Wee heavy is not amazing so I've gone full circle and will be submitting a robust porter as I did for my first.


----------



## Grainer (14/7/13)

bullsneck said:


> Anyone in the Cheltenham area or close enough able to store my swaps?
> I'll be away for the actual day.


Im in Cheltenham..... pm me if you like


----------



## GrumpyPaul (20/7/13)

Sadly, I am not going to make on the day. But my beers are ready to come along without me.

Does any either live close to Boronia or will be driving thru on the day that can take mine for me?

And.... How many bottles are we sending along? Is number 8 still empty so therefore 21 bottles?

Or is it less one for ourselves therefore 20.


----------



## Yob (20/7/13)

aaah.. the attrition rate is hight this year..

Depending on how much I need to pack anf if I am taking anyone with me, I may be able to assist mate. Will have to get back to you.


----------



## manticle (21/7/13)

20 bottles Grumpy Paul, although it is traditional to chuck another bottle of something in for the host.

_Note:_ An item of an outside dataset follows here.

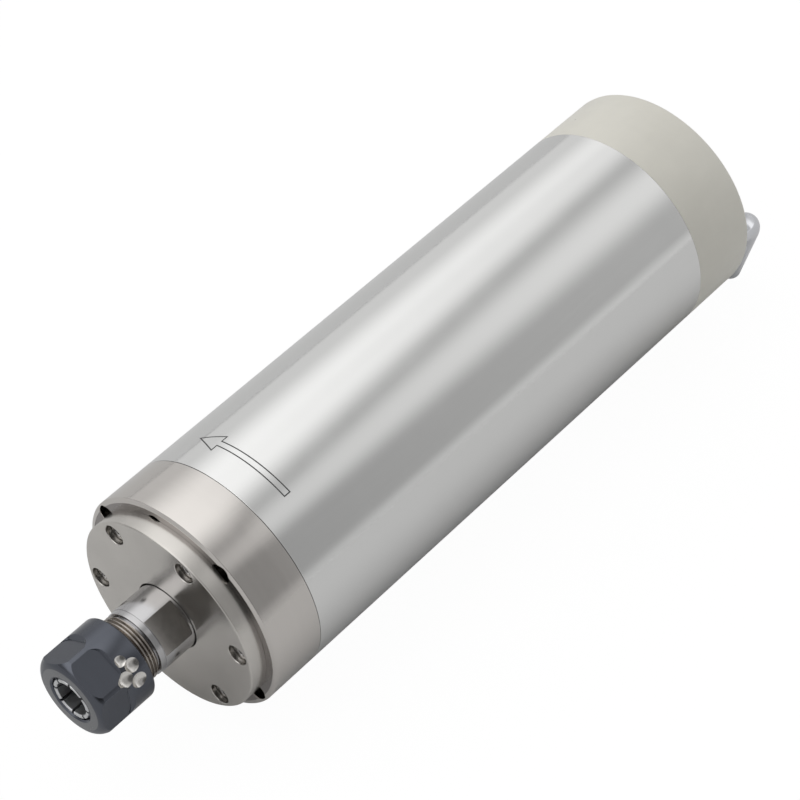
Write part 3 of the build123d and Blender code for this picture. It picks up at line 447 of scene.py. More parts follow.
def threaded(
    crest: float,
    root: float,
    pitch: float,
    span: tuple[float, float],
    finish: Finish,
    centre: tuple[float, float] = (0.0, 0.0),
    steps: int = 72,
) -> Piece:
    """Cut a right-hand thread on a solid bar along Y.

    Args:
        crest: the thread's outer radius.
        root: the radius at the bottom of its groove.
        pitch: the distance from turn to turn.
        span: where the bar starts and ends.
        finish: the thread's finish.
        centre: x and z of the bar's axis.
        steps: how many steps a turn has.

    Returns:
        The threaded bar, closed at both ends.
    """
    start, end = span
    turns = math.ceil((end - start) / pitch) + 3
    first = start - (2 + 0.37 / steps) * pitch
    profile = ((crest, 0), (crest, 1 / 8), (root, 7 / 16), (root, 11 / 16), (crest, 1))
    piece = drawn("thread", [Vector((far, first + part * pitch, 0.0)) for far, part in profile])
    piece.data.materials.append(finish.material())
    winding = {"axis": "Y", "angle": -math.tau, "screw_offset": pitch * MM, "iterations": turns}
    merging = {"use_merge_vertices": True, "merge_threshold": MERGE}
    modified(piece, "SCREW", steps=steps, render_steps=steps, **winding, **merging)
    with editing(piece):
        bpy.ops.mesh.select_all(action="SELECT")
        bpy.ops.mesh.remove_doubles(threshold=MERGE)
        for place_y, way in ((start, -1.0), (end, 1.0)):
            bpy.ops.mesh.select_all(action="SELECT")
            bpy.ops.mesh.bisect(
                plane_co=(0.0, place_y * MM, 0.0),
                plane_no=(0.0, way, 0.0),
                clear_outer=True,
            )
            bpy.ops.mesh.edge_face_add()
        face_outwards()
    return place(piece, Matrix.Translation(Vector((centre[0], 0.0, centre[1])) * MM))


# Finishes


def feed(tree: Tree, value: object, socket: Socket) -> None:
    """Give an input a socket to read or a plain value."""
    if isinstance(value, Socket):
        tree.links.new(value, socket)
    else:
        socket.default_value = value


def put_node(
    tree: Tree, kind: str, inputs: dict[str | int, object] | None = None, **settings: object
) -> bpy.types.Node:
    """Add a shader node.

    Args:
        tree: the node tree.
        kind: the node type's name, without its ShaderNode start.
        inputs: a socket to read or a plain value for each named or numbered input.
        settings: the node's own settings.

    Returns:
        The node.
    """
    node = tree.nodes.new("ShaderNode" + kind)
    for key, value in settings.items():
        setattr(node, key, value)
    for key, value in (inputs or {}).items():
        feed(tree, value, node.inputs[key])
    return node


def math_node(tree: Tree, operation: str, *inputs: Socket | float) -> Socket:
    """Add a Math node.

    Args:
        tree: the node tree.
        operation: what it works out.
        inputs: sockets to read, or plain numbers.

    Returns:
        Its output socket.
    """
    return put_node(tree, "Math", dict(enumerate(inputs)), operation=operation).outputs[0]


class Marks(Enum):
    """The marks that a way of making leaves on a surface."""

    TURNED = "turned rings"
    DRAWN = "fine lines along the axis"
    CAST = "cast grain"
    WOUND = "wound wire"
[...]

If you want to keep 1 of yours to taste, you could always make it a bottle of something else.


----------



## GrumpyPaul (21/7/13)

Perfect.will send 21 along.

That leaves one for me.

So disappointed I can't make it though. Sounds like a great day, and it would be great to put faces to names.


----------



## Damn (22/7/13)

What time does this event kick off? 

I'm new to the homebrew social. Also confirming the etiquette. Anything else I need to bring? (Making mental note not to forget the crates) 

We sling the host some money and a bottle. Any other obligations?

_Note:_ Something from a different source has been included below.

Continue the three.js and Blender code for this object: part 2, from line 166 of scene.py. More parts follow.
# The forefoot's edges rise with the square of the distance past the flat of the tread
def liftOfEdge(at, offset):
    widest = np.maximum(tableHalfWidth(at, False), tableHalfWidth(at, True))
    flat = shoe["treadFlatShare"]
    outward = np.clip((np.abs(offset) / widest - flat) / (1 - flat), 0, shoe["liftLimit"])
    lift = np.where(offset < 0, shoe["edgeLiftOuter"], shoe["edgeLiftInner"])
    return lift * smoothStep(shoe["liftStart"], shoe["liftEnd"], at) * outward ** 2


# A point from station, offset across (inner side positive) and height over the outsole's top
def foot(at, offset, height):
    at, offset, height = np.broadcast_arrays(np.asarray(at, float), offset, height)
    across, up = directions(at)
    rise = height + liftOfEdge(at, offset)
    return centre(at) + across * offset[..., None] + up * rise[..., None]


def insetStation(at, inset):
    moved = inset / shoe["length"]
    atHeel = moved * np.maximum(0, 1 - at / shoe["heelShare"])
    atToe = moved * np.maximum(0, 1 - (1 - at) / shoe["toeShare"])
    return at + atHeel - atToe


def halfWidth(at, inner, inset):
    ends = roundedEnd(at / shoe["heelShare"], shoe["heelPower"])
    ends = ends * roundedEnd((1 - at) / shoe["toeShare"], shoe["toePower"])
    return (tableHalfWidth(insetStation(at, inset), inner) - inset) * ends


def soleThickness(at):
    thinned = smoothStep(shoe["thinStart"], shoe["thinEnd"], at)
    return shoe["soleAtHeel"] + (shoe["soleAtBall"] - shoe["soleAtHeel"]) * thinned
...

Look forward to meeting you all Saturday.


----------



## breakbeer (22/7/13)

I haven't really confirmed a start time, what time do these usually kick off?

Was thinking around lunch time, if anyone wants to come early & get some pre-lunch beers under our belt then you're most welcome :beerbang:


----------



## Yob (22/7/13)

You really want to time it around the mash in time and work backwards from that for the key people being involved with the brewday.. A noon mash in generally turns into 1.. Working backwards we will need to be milling and heating strike waters at half 10ish or there abouts.. I'd look to be arriving 10ish to assist/cook lunch bbq?


----------



## breakbeer (22/7/13)

Sounds good to me

*Those contributing grain/ingredients/equipment it would be good if you could arrive around 10am*


----------



## Yob (22/7/13)

Might be time to send out a PM to all involved with addie and notes like above, could get lost in the thread pretty quickly mate


----------



## breakbeer (22/7/13)

OK, just sent out a PM but there were a few names that didn't come up in the auto complete field.

JB
Fickuss (I can contact him)
Shane S

Pretty sure that's it, but if anyone hasn't received a PM from me let me know

Also feel free to point out all the glaringly obvious things I've forgotten

:beerbang:


----------



## breakbeer (22/7/13)

Just remembered........

My sister had a party recently & got a keg of LCPA, some dickhead thought the keg was empty & put a glass over the tap handle, no one even tried to pour another beer. So, there's approx' 10 - 15L left in the keg. All I need is an A type coupler & there's a bit of extra beer for all. I have all the other connections, just not the coupler.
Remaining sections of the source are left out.